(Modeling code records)

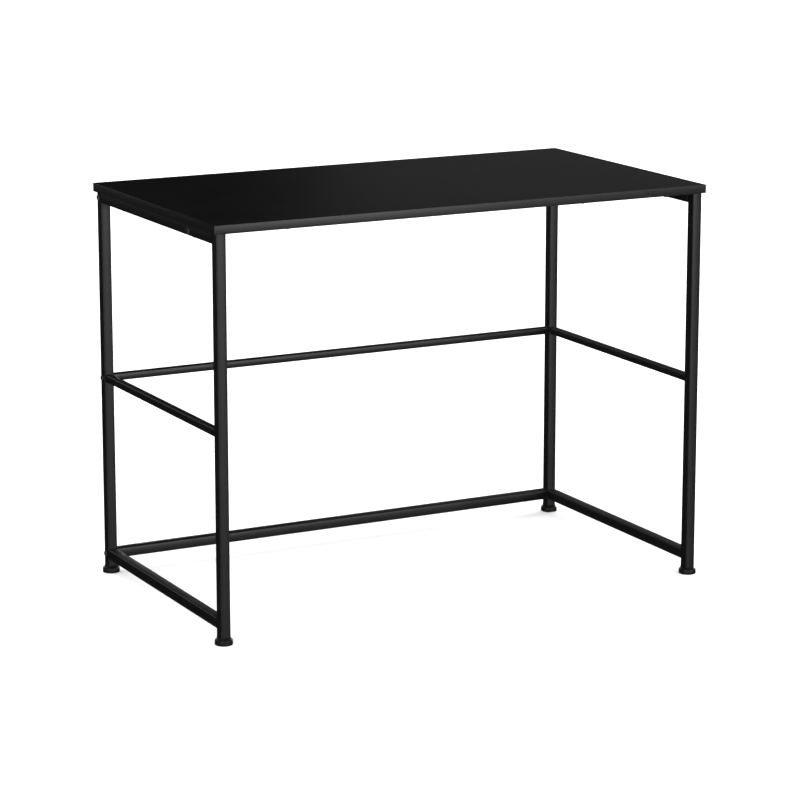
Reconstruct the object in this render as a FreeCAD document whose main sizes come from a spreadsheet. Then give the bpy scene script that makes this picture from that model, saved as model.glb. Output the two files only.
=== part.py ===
import FreeCAD, Part
import os
import re
import Sketcher

# A writing desk: a laminated board on a frame of square steel tube, standing on four
# levelling feet. Millimetres, +Z up. The origin is on the floor below the middle of the
# desktop, +X is to the sitter's right and the front edge faces -Y.

SIZES = {
    # desktop
    "desk_width": 1000.0,
    "desk_depth": 550.0,
    "desk_height": 750.0,
    "board_thickness": 16.0,
    "band_thickness": 1.0,
    "band_rounding": 0.5,
    "overhang": 5.0,
    # tubes: legs, top, bottom and cross rails are full size, the middle rails are slim
    "tube_side": 20.0,
    "slim_side": 15.0,
    "tube_wall": 1.2,
    "tube_rounding": 2.0,
    "bottom_rail_height": 37.0,
    "middle_rail_height": 380.0,
    "cross_rail_setback": 120.0,
    # plates with an M6 thread, pressed into the cross rails' ends
    "plate_thickness": 5.0,
    "plate_play": 0.05,
    # M6 button-head bolts
    "bolt_radius": 3.0,
    "bolt_length": 30.0,
    "bolt_hole_radius": 3.3,
    "bolt_head_radius": 5.25,
    "bolt_head_height": 3.3,
    "bolt_dome": 2.6,
    "key_radius": 2.31,
    "bolt_key_depth": 2.0,
    # pan-head screws that hold the desktop down
    "screw_radius": 2.0,
    "screw_length": 30.0,
    "screw_tip_length": 4.0,
    "screw_tip_radius": 0.5,
    "screw_hole_radius": 2.4,
    "screw_head_radius": 4.0,
    "screw_head_height": 2.6,
    "screw_dome": 1.6,
    "slot_length": 4.4,
    "slot_width": 1.1,
    "slot_depth": 1.4,
    "pilot_spare": 1.0,
    "side_screw_inset": 90.0,
    "cross_screw_inset": 170.0,
    # levelling feet: a moulded base that holds the ball end of an M8 stud
    "foot_height": 12.0,
    "foot_radius": 16.25,
    "foot_bevel": 3.5,
    "foot_rounding": 0.8,
    "ball_radius": 5.0,
    "ball_height": 6.2,
    "ball_play": 0.05,
    "mouth_radius": 4.6,
    "mouth_flare": 1.4,
    "key_hole_radius": 3.2,
    "neck_radius": 3.2,
    "neck_top": 12.5,
    "stud_radius": 4.0,
    "stud_top": 31.0,
    "stud_chamfer": 0.8,
    "stud_key_depth": 3.5,
    # plastic inserts in the legs' lower ends
    "flange_thickness": 2.0,
    "insert_depth": 18.0,
    "thread_play": 0.03,
}

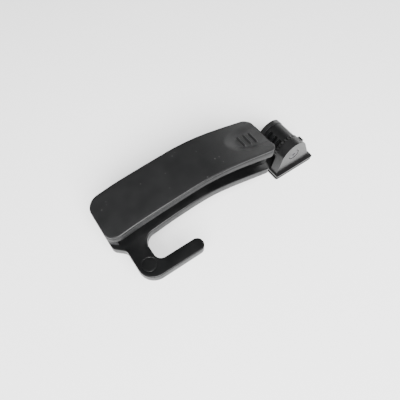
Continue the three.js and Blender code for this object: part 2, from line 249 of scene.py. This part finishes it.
def stack(name, outline, rings, spacing, fine=None):
    """A closed body: rings of (inset, height function), capped at the first ring and at the last."""
    mesh = bmesh.new()
    loops = []
    outlines = []
    for distance, height in rings:
        ring = inset(outline, distance)
        outlines.append(ring)
        loops.append([mesh.verts.new((p.x * MM, p.y * MM, height(p.x, p.y) * MM)) for p in ring])
    count = len(outline)
    for lower, upper in zip(loops, loops[1:]):
        for i in range(count):
            j = (i + 1) % count
            mesh.faces.new((lower[i], lower[j], upper[j], upper[i]))
    for end, flip in ((0, True), (-1, False)):
        ring = outlines[end]
        height = rings[end][1]
        extra = grid_points(ring, spacing, fine)
        points = [Vector(p) for p in ring] + extra
        edges = [(i, (i + 1) % count) for i in range(count)]
        flat, _, faces, origins, _, _ = delaunay_2d_cdt(points, edges, [], 1, 1e-6)
        verts = []
        for p, origin in zip(flat, origins):
            if origin and origin[0] < count:
                verts.append(loops[end][origin[0]])
            else:
                verts.append(mesh.verts.new((p.x * MM, p.y * MM, height(p.x, p.y) * MM)))
        for face in faces:
            corners = [verts[i] for i in face]
            mesh.faces.new(corners[::-1] if flip else corners)
    bmesh.ops.recalc_face_normals(mesh, faces=mesh.faces)
    data = bpy.data.meshes.new(name)
    mesh.to_mesh(data)
    mesh.free()
    data.polygons.foreach_set("use_smooth", [True] * len(data.polygons))
    piece = bpy.data.objects.new(name, data)
    bpy.context.scene.collection.objects.link(piece)
    return piece


def fillet(height, radius, rising, steps=5):
    """Rings that round an edge: rising towards the top face, or starting from the bottom face."""
    rings = []
    for k in range(steps + 1):
        a = math.pi / 2 * k / steps
        distance = radius * (1 - math.cos(a))
        drop = radius * (1 - math.sin(a))
        rings.append((distance, lambda x, y, d=drop: height(x, y) + (-d if rising else d)))
    return rings if rising else rings[::-1]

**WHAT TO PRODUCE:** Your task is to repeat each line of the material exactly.

**COMPLETED TASK:**
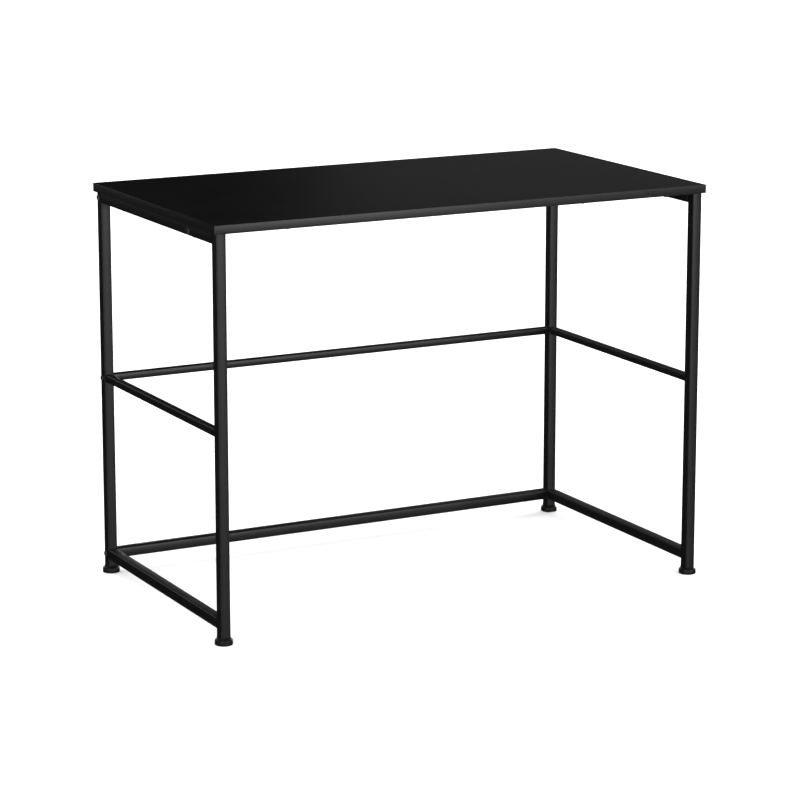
Reconstruct the object in this render as a FreeCAD document whose main sizes come from a spreadsheet. Then give the bpy scene script that makes this picture from that model, saved as model.glb. Output the two files only.
=== part.py ===
import FreeCAD, Part
import os
import re
import Sketcher

# A writing desk: a laminated board on a frame of square steel tube, standing on four
# levelling feet. Millimetres, +Z up. The origin is on the floor below the middle of the
# desktop, +X is to the sitter's right and the front edge faces -Y.

SIZES = {
    # desktop
    "desk_width": 1000.0,
    "desk_depth": 550.0,
    "desk_height": 750.0,
    "board_thickness": 16.0,
    "band_thickness": 1.0,
    "band_rounding": 0.5,
    "overhang": 5.0,
    # tubes: legs, top, bottom and cross rails are full size, the middle rails are slim
    "tube_side": 20.0,
    "slim_side": 15.0,
    "tube_wall": 1.2,
    "tube_rounding": 2.0,
    "bottom_rail_height": 37.0,
    "middle_rail_height": 380.0,
    "cross_rail_setback": 120.0,
    # plates with an M6 thread, pressed into the cross rails' ends
    "plate_thickness": 5.0,
    "plate_play": 0.05,
    # M6 button-head bolts
    "bolt_radius": 3.0,
    "bolt_length": 30.0,
    "bolt_hole_radius": 3.3,
    "bolt_head_radius": 5.25,
    "bolt_head_height": 3.3,
    "bolt_dome": 2.6,
    "key_radius": 2.31,
    "bolt_key_depth": 2.0,
    # pan-head screws that hold the desktop down
    "screw_radius": 2.0,
    "screw_length": 30.0,
    "screw_tip_length": 4.0,
    "screw_tip_radius": 0.5,
    "screw_hole_radius": 2.4,
    "screw_head_radius": 4.0,
    "screw_head_height": 2.6,
    "screw_dome": 1.6,
    "slot_length": 4.4,
    "slot_width": 1.1,
    "slot_depth": 1.4,
    "pilot_spare": 1.0,
    "side_screw_inset": 90.0,
    "cross_screw_inset": 170.0,
    # levelling feet: a moulded base that holds the ball end of an M8 stud
    "foot_height": 12.0,
    "foot_radius": 16.25,
    "foot_bevel": 3.5,
    "foot_rounding": 0.8,
    "ball_radius": 5.0,
    "ball_height": 6.2,
    "ball_play": 0.05,
    "mouth_radius": 4.6,
    "mouth_flare": 1.4,
    "key_hole_radius": 3.2,
    "neck_radius": 3.2,
    "neck_top": 12.5,
    "stud_radius": 4.0,
    "stud_top": 31.0,
    "stud_chamfer": 0.8,
    "stud_key_depth": 3.5,
    # plastic inserts in the legs' lower ends
    "flange_thickness": 2.0,
    "insert_depth": 18.0,
    "thread_play": 0.03,
}

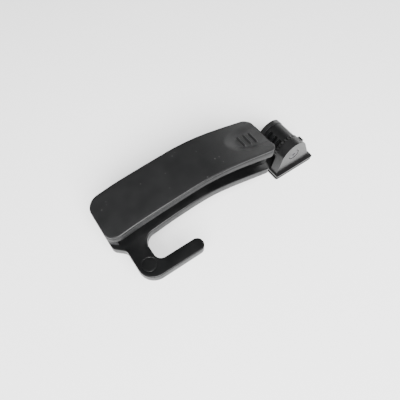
Continue the three.js and Blender code for this object: part 2, from line 249 of scene.py. This part finishes it.
def stack(name, outline, rings, spacing, fine=None):
    """A closed body: rings of (inset, height function), capped at the first ring and at the last."""
    mesh = bmesh.new()
    loops = []
    outlines = []
    for distance, height in rings:
        ring = inset(outline, distance)
        outlines.append(ring)
        loops.append([mesh.verts.new((p.x * MM, p.y * MM, height(p.x, p.y) * MM)) for p in ring])
    count = len(outline)
    for lower, upper in zip(loops, loops[1:]):
        for i in range(count):
            j = (i + 1) % count
            mesh.faces.new((lower[i], lower[j], upper[j], upper[i]))
    for end, flip in ((0, True), (-1, False)):
        ring = outlines[end]
        height = rings[end][1]
        extra = grid_points(ring, spacing, fine)
        points = [Vector(p) for p in ring] + extra
        edges = [(i, (i + 1) % count) for i in range(count)]
        flat, _, faces, origins, _, _ = delaunay_2d_cdt(points, edges, [], 1, 1e-6)
        verts = []
        for p, origin in zip(flat, origins):
            if origin and origin[0] < count:
                verts.append(loops[end][origin[0]])
            else:
                verts.append(mesh.verts.new((p.x * MM, p.y * MM, height(p.x, p.y) * MM)))
        for face in faces:
            corners = [verts[i] for i in face]
            mesh.faces.new(corners[::-1] if flip else corners)
    bmesh.ops.recalc_face_normals(mesh, faces=mesh.faces)
    data = bpy.data.meshes.new(name)
    mesh.to_mesh(data)
    mesh.free()
    data.polygons.foreach_set("use_smooth", [True] * len(data.polygons))
    piece = bpy.data.objects.new(name, data)
    bpy.context.scene.collection.objects.link(piece)
    return piece


def fillet(height, radius, rising, steps=5):
    """Rings that round an edge: rising towards the top face, or starting from the bottom face."""
    rings = []
    for k in range(steps + 1):
        a = math.pi / 2 * k / steps
        distance = radius * (1 - math.cos(a))
        drop = radius * (1 - math.sin(a))
        rings.append((distance, lambda x, y, d=drop: height(x, y) + (-d if rising else d)))
    return rings if rising else rings[::-1]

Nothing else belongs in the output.